What is needed
Determine how many lines contain the string "name". Respond with that number and nothing more.

Information supplied
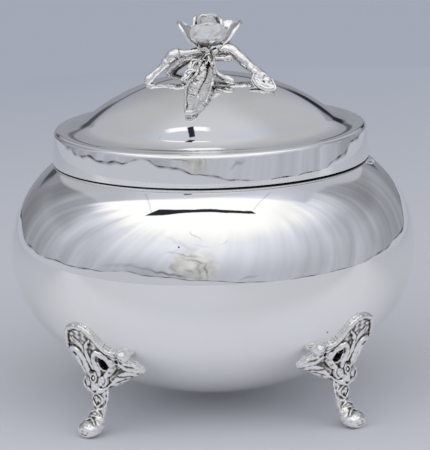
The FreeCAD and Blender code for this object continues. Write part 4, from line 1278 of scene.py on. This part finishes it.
# lumps where the limbs meet: place from the fork, and radius
FORK_LUMPS = ((-1.6, -2.2, -0.6, 1.1), (0.6, -2.9, -0.7, 1.25), (2.8, -2, -0.3, 1), (-3, -0.9, 0.1, 1.1))
# knots on the limbs: limb, place along it, size as a share of the limb's thickness there
KNOTS = (
    ("left", 0.36, 1.1), ("left", 0.6, 1.08), ("left", 0.93, 1.06), ("right", 0.76, 1.06),
    ("back", 0.88, 1.1),
)


def crown_height(x, y):
    """Height of the lid's crown over a place, in millimetres."""
    drop = (DOME_CROWN_RADIUS / MM) ** 2 - x * x - y * y
    return CROWN_CENTRE_Z / MM + np.sqrt(np.clip(drop, 0, None))


def over_crown(x_share, y_share, rise_share):
    """A place of the finial."""
    x, y = x_share * TWIG_REACH, y_share * TWIG_REACH
    return np.array((x, y, crown_height(x, y) + rise_share * TWIG_RISE))


def limb(shares):
    """Rows of x, y, z and radius of a limb."""
    return np.array([(*over_crown(x, y, rise), thick * TWIG_THICKNESS / 2) for x, y, rise, thick in shares])


# the sawn end: its middle, its long half axis, its facing and its short half axis
SAWN_CENTRE = (0.868, -0.60, 0.29)
SAWN_LONG = unit((0.78, -0.22, -0.58)) * 4.7
SAWN_FACE = unit((0.26, -0.66, 0.70))
SAWN_SHORT = np.cross(SAWN_FACE, unit(SAWN_LONG)) * 3.2
# the sawn end's rings from its root to the hole of its pith: how far out and how wide
SAWN_RINGS = (
    (-3.2, 0.5), (-2.56, 0.78), (-1.76, 0.94), (-1.45, 1.02), (-1.15, 0.9), (-0.85, 0.9), (-0.5, 1.03),
    (-0.05, 0.98), (0.05, 0.93), (0.02, 0.88), (-0.13, 0.83), (-0.1, 0.62), (-0.06, 0.58), (-0.1, 0.54),
    (-0.06, 0.16), (-0.2, 0.11), (-0.9, 0.08),
)


def sawn_end(clay):
    """The oval sawn end: a rolled bark edge, growth rings and the hole of the pith."""
    centre = over_crown(*SAWN_CENTRE)
    turn = np.arange(40) * 2 * math.pi / 40
    wobble = 1 + 0.03 * np.sin(3 * turn + 1) + 0.02 * np.sin(7 * turn)
    oval = circle((0, 0, 0), SAWN_LONG, SAWN_SHORT, 40) * wobble[:, None]
    clay.rings([centre + oval * size + SAWN_FACE * out for out, size in SAWN_RINGS])


def make_branch(material):
    """The knotty branch with its stub and bud, one casting."""
    clay = Clay()
    limbs = {"left": limb(LEFT_ARM), "right": limb(RIGHT_ARM), "back": limb(BACK_ARM),
             "stub": limb(STUB), "bud": limb(BUD)}
    for rows in limbs.values():
        clay.tube(rows, steps=4, sides=16)
    for name, share, swell in KNOTS:
        rows = spline(limbs[name], 10)
        at = int(share * (len(rows) - 1))
        along = unit(rows[min(at + 1, len(rows) - 1), :3] - rows[at - 1, :3])
        side = unit(np.cross(along, (0.2, 0.4, 0.9)))
        radius = rows[at, 3] * swell
        clay.blob(rows[at, :3], (side * radius, np.cross(along, side) * radius, along * radius * 0.55))
    sawn_end(clay)
    foot = over_crown(0.08, 0.0, 1.0)
    clay.blob(foot + (-0.6, 0, 0.4), (4.9, 3.4, 2.3))
    for x, y, z, r in FORK_LUMPS:
        clay.ball(foot + (x, y, z), r)
    skin = skinned(clay, BRANCH_VOXEL, 1)
    skin.push(ripple(skin.points, 3.4, 21) * 0.09 + ripple(skin.points, 1.0, 22) * 0.025)
    keep_over_crown(skin)
    # painted shade on the back of the branch
    behind = np.clip((skin.points[:, 1] - 0.6) / 2.5, 0, 1) * 0.42
    shade_and_tarnish = skin.shade_and_tarnish(12, 4.2, 0.85) + behind
    cast_piece("casting_branch", skin, shade_and_tarnish, material, "lid",
               "finial_branch", "finial_twig_stub", "finial_bud")


def keep_over_crown(skin):
    """Lifts whatever dips into the lid's crown back onto it."""
    x, y, z = skin.points.T
    skin.points[:, 2] = np.maximum(z, crown_height(x, y) - CROWN_DIP)


def leaf_slab(clay, start, tip, half_widths, bow, teeth, veins, lift, skew=0.0):
    """A veined, toothed leaf between two points; half widths run from stalk to tip."""
    start, tip = np.asarray(start, float), np.asarray(tip, float)
    length = np.linalg.norm(tip - start)
    along = (tip - start) / length
    side = unit(np.cross(along, (0, 0, 1)))
    up = np.cross(side, along)
    rows, columns = int(length / 0.22), 49
    top = np.zeros((rows, columns, 3))
    bottom = np.zeros((rows, columns, 3))
    for row in range(rows):
        t = row / (rows - 1)
        half = np.interp(t, np.linspace(0, 1, len(half_widths)), half_widths)
        saw = (t * teeth) % 1.0
        for column in range(columns):
            w = column / (columns - 1) * 2 - 1
            notch = 0.50 * saw * abs(w) ** 6 * min(1.0, 4 * t * (1 - t) * 2)
            reach = w * (half + notch)
            vein = (t * veins - abs(w) * 1.15 + (0.5 if w < 0 else 0)) % 1.0
            ribs = 0.15 * math.exp(-((vein - 0.5) / 0.2) ** 2) * min(1, abs(w) * 3) * (1 - abs(w) ** 4)
            middle = 0.18 - 0.62 * math.exp(-((w * half + 0.2 * math.sin(t * 9)) / 0.42) ** 2)
            curl = 1.0 * abs(w) ** 3.5 * lift - 0.55 * (1 - w * w)
            wave = (0.55 * math.sin(t * 9 + w * 2.6) + 0.22 * math.sin(t * 23 - w * 4)) * abs(w)
            height = bow * 4 * t * (1 - t) + curl + ribs + middle * (1 - t) ** 0.3 + wave
            bend = skew * math.sin(math.pi * t) + 0.35 * math.sin(t * 12 + 1.0) * math.sin(math.pi * t)
            base = start + along * (t * length) + side * (reach + bend)
            top[row, column] = base + up * height
            bottom[row, column] = base + up * (height - 0.95 + 0.35 * abs(w) ** 2)
    clay.sheet(top, bottom)
    for column in (2, columns - 3):
        edge = enumerate(top[3:-2:8, column])
        clay.tube([(*point, 0.42 + 0.14 * math.sin(step * 1.7)) for step, point in edge], steps=4)


# the leaf's ends, as places of the finial, and its half widths from stalk to tip
LEAF_START = (0.01, -0.15, 0.78)
LEAF_TIP = (-0.365, -1.575, 0.15)
LEAF_HALF_WIDTHS = (0.9, 1.6, 2.3, 2.9, 3.4, 3.8, 4.1, 4.2, 4.1, 3.7, 3.1, 2.3, 1.3)
# the leaflets: start, tip and half widths
LEAFLETS = (
    ((-0.02, -0.19, 0.72), (-0.36, -0.27, 0.5), (0.6, 1, 1.3, 1.4, 1.2, 0.7)),
    ((-0.1, -0.34, 0.46), (-0.47, -0.5, 0.18), (0.6, 1.1, 1.6, 1.7, 1.4, 0.8)),
)
# folds beside the leaf's root, its stalk and the leaflets' stalks: distances along, aside and
# up, and radius
LEAF_ARCH = (
    (5.5, -1.9, 0.5, 0.62), (2.5, -1.7, 0.5, 0.62), (0.4, -0.6, 0.5, 0.62), (0.3, 0.7, 0.5, 0.62),
    (2.4, 1.8, 0.5, 0.62), (5.8, 2.2, 0.5, 0.62),
)
LEAF_STALK = ((1.5, 0, 0.2, 0.6), (5, 0, 0.1, 0.5))
LEAFLET_STALK = ((-0.8, 0, 0, 0.7), (2, 0, 0, 0.5), (5, 0, 0, 0.35))
LEAF_VOXEL = 0.16


def make_leaves(material):
    """The large leaf lying down the front of the dome, and the two leaflets beside it."""
    clay = Clay()
    start, tip = over_crown(*LEAF_START), over_crown(*LEAF_TIP)
    leaf_slab(clay, start, tip, LEAF_HALF_WIDTHS, -0.55, 7.5, 7.0, 0.9, skew=-0.7)
    along = unit(tip - start)
    up = unit(np.cross(np.cross(along, (0, 0, 1)), along))
    axes = (along, (1, 0, 0), up)
    # the curled knob at the leaf's tip
    clay.blob(tip - along * 0.6 + up * 0.25, (1.9, 1.5, 1.05))
    clay.ring(tip - along * 0.7 + up * 0.75, (0.9, 0, 0), (0, 0.9, 0), 0.36)
    clay.strand(start, axes, LEAF_ARCH, steps=4)
    clay.strand(start, axes, LEAF_STALK)
    for near, far, widths in LEAFLETS:
        near, far = over_crown(*near), over_crown(*far)
        leaf_slab(clay, near, far, widths, 0.5, 2.0, 2.0, -0.5)
        clay.strand(near, (unit(far - near), (1, 0, 0), up), LEAFLET_STALK)
    skin = skinned(clay, LEAF_VOXEL, 3)
    skin.push(ripple(skin.points, 2.2, 31) * 0.06)
    keep_over_crown(skin)
    shade_and_tarnish = skin.shade_and_tarnish(15, 4.2, 0.6) - 0.10
    cast_piece("casting_leaves", skin, shade_and_tarnish, material, "lid",
               "finial_leaf", "finial_leaflet_upper", "finial_leaflet_lower")


ROSE_FOOT = (0.1, 0.0, 121.6)
# facing in degrees from the front, lean, half spread, cup radius, height, lip, twist
PETALS = (
    (0, 6, 70, 5.9, 9.2, 0.1, 1), (-112, 30, 42, 5.2, 12.4, 0.16, 2), (120, 37, 60, 5.8, 13.6, 0.16, 3),
    (176, 4, 66, 5.5, 10.1, 0.1, 4), (-140, 0, 48, 4.6, 9.8, 0.08, 5), (136, 1, 48, 4.5, 9.5, 0.08, 6),
    (14, -4, 66, 3.2, 9.3, 0.02, 7),
)
# the curled edge of the rose's heart: distances aside and up from the rose's foot
ROSE_CURL = ((-2.9, 7), (-2.8, 8.6), (-1.9, 9.7), (-0.7, 9.75), (0.4, 8.9), (0.7, 7.2))
# a sepal of the calyx: distances outwards, aside and up from the rose's foot, and radius
SEPAL = ((1.2, 0, -1, 1), (3, 0, -0.3, 0.9), (4.2, 0, 0.9, 0.55), (4.9, 0, 2.2, 0.25))
PETAL_THICKNESS = 0.68
ROSE_VOXEL = 0.15


def petal_slab(clay, facing, lean, spread, radius, tall, lip, twist):
    """One cupped petal with a rounded, turned lip and a faint swell of its own."""
    rows, columns = 34, 37
    grid = np.zeros((rows, columns, 3))
    for row in range(rows):
        s = row / (rows - 1)
        for column in range(columns):
            t = column / (columns - 1) * 2 - 1
            crest = 1 - 0.26 * abs(t) ** 2.2 - 0.10 * t**6 + 0.025 * math.sin(5 * t + twist)
            h = s * crest
            bend = min(h / 0.5, 1.0) * math.pi / 2
            rest = max(h - 0.5, 0) / 0.5
            reach = radius * math.sin(0.12 + bend * 0.924) * (1 - 0.07 * rest)
            flare = lip * rest**3 + 0.05 * abs(t) ** 4 * s + 0.03 * s * math.sin(4 * t + twist * 1.7)
            reach += radius * flare
            rise = tall * (0.42 * (1 - math.cos(bend)) + 0.58 * rest - lip * 0.45 * rest**5)
            turn = math.radians(spread) * t
            grid[row, column] = (reach * math.cos(turn), reach * math.sin(turn), rise)
    down = np.gradient(grid, axis=0)
    over = np.gradient(grid, axis=1)
    normal = np.cross(over, down)
    normal /= np.maximum(np.linalg.norm(normal, axis=2), 1e-9)[..., None]
    t = np.linspace(-1, 1, columns)[None, :, None]
    s = np.linspace(0, 1, rows)[:, None, None]
    thick = PETAL_THICKNESS * (1 + 0.35 * (s**10 + t**10))
    shapes = []
    c, k = math.cos(math.radians(lean)), math.sin(math.radians(lean))
    for sign in (0.5, -0.5):
        points = (grid + normal * thick * sign).reshape(-1, 3)
        points = points @ np.array(((c, 0, -k), (0, 1, 0), (k, 0, c)))
        points = turned_about(points, facing - 90) + np.array(ROSE_FOOT)
        shapes.append(points.reshape(rows, columns, 3))
    clay.sheet(*shapes)


def make_rose(material):
    """The half-open rose: petals about a rolled heart, over a calyx of small sepals."""
    clay = Clay()
    foot = np.array(ROSE_FOOT)
    for petal in PETALS:
        petal_slab(clay, *petal)
    axes = np.eye(3)
    roll = []
    for step in range(15):
        turn = step * math.radians(34) + 2.2
        radius = 1.9 - 0.10 * step
        roll.append((radius * math.cos(turn), radius * math.sin(turn), 7.0 + 0.06 * step, 0.34))
    clay.strand(foot, axes, roll, steps=3, sides=10)
    clay.strand(foot, axes, [(x, -1.2, z, 0.5) for x, z in ROSE_CURL])
    clay.blob(foot + (0, 0, 5.0), (2.5, 2.5, 3.0))
    clay.blob(foot + (0, 0, 0.3), (3.6, 3.4, 2.3))
    for index in range(7):
        turn = 2 * math.pi * index / 7 + 0.3
        clay.strand(foot, ((math.cos(turn), math.sin(turn), 0), (0, 0, 0), (0, 0, 1)), SEPAL)
    skin = skinned(clay, ROSE_VOXEL, 1)
    skin.push(ripple(skin.points, 2.2, 41) * 0.05)
    x, y, z = (skin.points - foot).T
    # painted shade on the neck under the cup and deep in the heart
    neck_shade = np.clip((2.6 - z) / 2.5, 0, 1) * 0.42
    heart = np.clip((4.4 - np.hypot(x, y)) / 1.2, 0, 1) * np.clip((8.0 - z) / 1.5, 0, 1) * 0.8
    shade_and_tarnish = skin.shade_and_tarnish(12, 3.6, 0.45) + neck_shade + heart
    cast_piece("casting_rose", skin, shade_and_tarnish, material, "lid",
               "rose_calyx", "rose_heart", "rose_petal_front", "rose_petal_left", "rose_petal_right",
               "rose_petal_back", "rose_inner_petal_left", "rose_inner_petal_right")


def keep_node(name, material):
    """A solid that stays as it is, in a better material."""
    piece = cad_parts[name]
    piece.data.materials.clear()
    piece.data.materials.append(material)


def main():
    scene = bpy.context.scene
    scene.view_settings.view_transform = "Standard"
    make_camera()
    make_world()
    make_floor()
    make_sweep()
    mirror = polished_silver()
    cast = cast_silver()
    make_shell("bowl_sheet", bowl_profile, BOWL_WALL, 0.012, mirror, "bowl", "bowl_shell")
    make_rim_wire(mirror)
    make_shell("lid_dome_sheet", dome_profile, DOME_WALL, 0.006, mirror, "lid", "lid_dome")
    make_band(mirror)
    keep_node("lid_bezel", mirror)
    make_feet(cast)
    make_branch(cast)
    make_leaves(cast)
    make_rose(cast)


main()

Finished answer
4